Das bekommen die vielen Berliner zu spüren, die wie ihr Bürgermeister aus kleinen Verhältnissen stammen. Vor allem die Mieten steigen rasant. Immobilien gehören zu den lukrativsten Spekulationsobjekten. Diesen Trend will Müller stoppen. Wegen seiner Herkunft und seines Auftretens wirkt er dabei besonders glaubwürdig. Seine Sprache ist verständlich, ohne schlicht und anbiedernd zu sein. "Wir alle merken, wie sich Berlin verändert", ist ein typischer Satz. Und in jeder Rede folgen die gleichen programmatischen Stichworte: wachsende Stadt, bezahlbarer Wohnraum, neue Arbeitsplätze, Integration von Flüchtlingen. Das sind die Themen, die in Berlin wirklich wichtig sind.
Bundeskanzlerin Merkel spielt im Wahlkampf keine Rolle
Die Bundespolitik im Allgemeinen und Kanzlerin Angela Merkel im Besonderen spielen dabei keine Rolle. Müller kommt im Wahlkampf auch gut ohne die ganz großen Namen der Partei zurecht. Mit einem Sigmar Gabriel - immerhin SPD-Bundesvorsitzender und deutscher Vizekanzler - lässt sich in Berlin nicht punkten. Das war früher ganz anders, als die Stadt noch durch eine Mauer geteilt war.
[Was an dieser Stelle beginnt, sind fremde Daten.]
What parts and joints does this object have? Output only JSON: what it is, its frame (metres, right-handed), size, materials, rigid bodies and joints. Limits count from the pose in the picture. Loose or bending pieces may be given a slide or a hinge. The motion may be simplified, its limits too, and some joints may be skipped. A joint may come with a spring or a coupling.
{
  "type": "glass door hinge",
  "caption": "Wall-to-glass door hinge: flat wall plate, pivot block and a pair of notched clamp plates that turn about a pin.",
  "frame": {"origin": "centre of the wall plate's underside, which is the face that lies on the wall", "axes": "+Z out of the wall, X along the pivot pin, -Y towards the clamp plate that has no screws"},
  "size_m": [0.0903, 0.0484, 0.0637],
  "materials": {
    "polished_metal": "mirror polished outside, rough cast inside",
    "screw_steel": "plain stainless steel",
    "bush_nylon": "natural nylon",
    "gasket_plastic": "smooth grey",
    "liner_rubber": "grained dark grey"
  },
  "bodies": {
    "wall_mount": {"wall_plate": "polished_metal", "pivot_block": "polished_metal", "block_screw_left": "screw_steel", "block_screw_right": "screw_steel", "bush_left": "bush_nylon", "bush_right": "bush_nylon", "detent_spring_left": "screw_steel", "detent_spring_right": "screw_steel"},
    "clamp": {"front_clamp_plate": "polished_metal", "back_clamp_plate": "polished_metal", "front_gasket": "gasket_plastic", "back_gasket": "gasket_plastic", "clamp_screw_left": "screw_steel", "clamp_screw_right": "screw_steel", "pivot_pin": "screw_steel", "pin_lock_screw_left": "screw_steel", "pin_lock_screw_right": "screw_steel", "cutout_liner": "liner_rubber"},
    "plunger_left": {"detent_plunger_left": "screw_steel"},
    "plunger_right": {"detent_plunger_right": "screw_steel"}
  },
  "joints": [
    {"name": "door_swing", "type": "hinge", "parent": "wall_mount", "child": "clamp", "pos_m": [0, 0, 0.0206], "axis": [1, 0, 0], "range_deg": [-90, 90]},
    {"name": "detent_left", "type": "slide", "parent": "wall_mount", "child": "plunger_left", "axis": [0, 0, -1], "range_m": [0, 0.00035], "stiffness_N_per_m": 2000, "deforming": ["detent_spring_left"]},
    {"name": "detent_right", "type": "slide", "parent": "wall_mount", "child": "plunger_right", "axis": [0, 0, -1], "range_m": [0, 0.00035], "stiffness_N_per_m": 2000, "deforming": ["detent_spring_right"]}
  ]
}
Damals regierten im freien West-Berlin spätere Staatsmänner wie Willy Brandt (SPD) oder Richard von Weizsäcker (CDU). Der eine wurde 1969 Bundeskanzler, der andere 1984 Bundespräsident.
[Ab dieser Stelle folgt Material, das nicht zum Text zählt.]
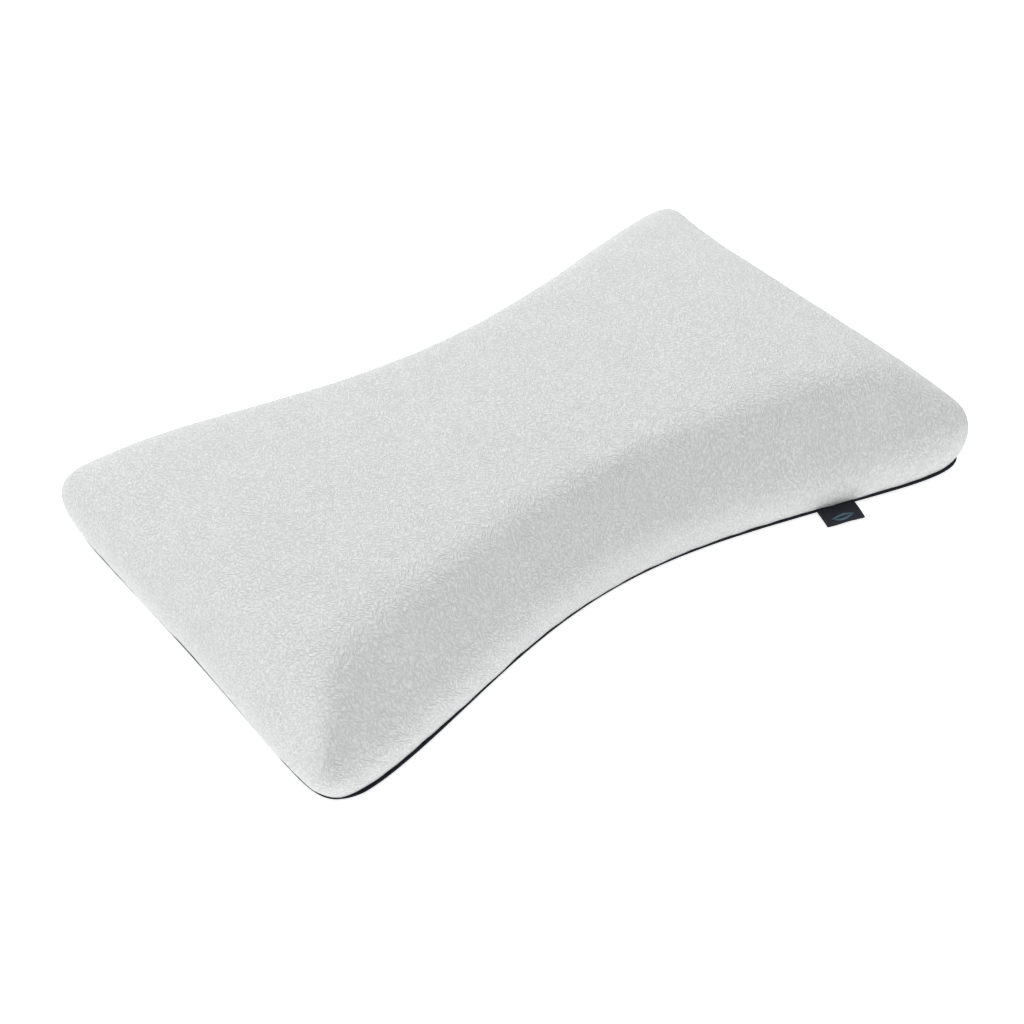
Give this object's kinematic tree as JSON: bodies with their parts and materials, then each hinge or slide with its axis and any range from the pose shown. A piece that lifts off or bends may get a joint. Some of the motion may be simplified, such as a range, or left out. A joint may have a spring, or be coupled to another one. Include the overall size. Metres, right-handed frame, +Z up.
{
  "type": "cervical pillow",
  "caption": "Contoured neck-support pillow: waisted foam core in a hipped knit cover with a dark base panel, piping, a zip with a sliding pull, and sewn side labels.",
  "frame": {"origin": "middle of the underside, where the pillow rests", "axes": "+X along the length to the zipped end, -Y to the front edge that carries the side label, +Z up"},
  "size_m": [0.6006, 0.3697, 0.0906],
  "materials": {
    "foam": "matte",
    "liner": "matte",
    "knit": "matte",
    "base_cloth": "matte",
    "piping": "matte",
    "cord": "matte",
    "zip_tape": "matte",
    "zip_coil": "satin",
    "zip_metal": "satin",
    "label_cloth": "satin",
    "care_cloth": "satin"
  },
  "bodies": {
    "pillow": {"foam_core": "foam", "liner_top": "liner", "liner_base": "liner", "cover_top": "knit", "cover_base": "base_cloth", "piping_cloth": "piping", "piping_cord": "cord", "zip_tape_upper": "zip_tape", "zip_tape_lower": "zip_tape", "zip_coil_upper": "zip_coil", "zip_coil_lower": "zip_coil", "zip_top_stops": "zip_metal", "zip_bottom_stop": "zip_metal", "zip_end_tabs": "zip_tape"},
    "slider": {"zip_slider": "zip_metal"},
    "pull": {"zip_pull_tab": "zip_metal"},
    "front_tab": {"side_label": "label_cloth"},
    "back_tab": {"care_label": "care_cloth"}
  },
  "joints": [
    {"name": "zip_travel", "type": "slide", "parent": "pillow", "child": "slider", "axis": [0, -1, 0], "range_m": [0, 0.2281]},
    {"name": "pull_turn", "type": "hinge", "parent": "slider", "child": "pull", "pos_m": [0.2993, 0.1135, 0.012], "axis": [0, 0, 1], "range_deg": [0, 170]},
    {"name": "side_label_fold", "type": "hinge", "parent": "pillow", "child": "front_tab", "pos_m": [0.17339, -0.1625, 0.0036], "axis": [-0.9637, 0.2671, 0], "range_deg": [0, 60], "stiffness_Nm_per_rad": 0.0001},
    {"name": "care_label_fold", "type": "hinge", "parent": "pillow", "child": "back_tab", "pos_m": [-0.06962, 0.13882, 0.0036], "axis": [0.9865, -0.164, 0], "range_deg": [0, 60], "stiffness_Nm_per_rad": 0.0003}
  ]
}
Michael Müller wird - ohne ihm zu nahe zu treten - weder das eine noch das andere. Er bleibt auf erstaunlich unspektakuläre Weise Berliner Stadtoberhaupt. "Selbstbewusst" sei er, aber auch "bescheiden", sagte SPD-Generalsekretärin Katarina Barley bei einem gemeinsamen Wahlkampf-Auftritt im sozial schwachen Stadtteil Wedding. Barley lobte ihren Genossen auch als "wunderbaren" Bürgermeister. Ein Wort, das sonst öffentlich so gut wie nie zu hören oder zu lesen ist, wenn von Müller die Rede ist. Er wird sich darüber gefreut haben. Anzusehen war es ihm nicht.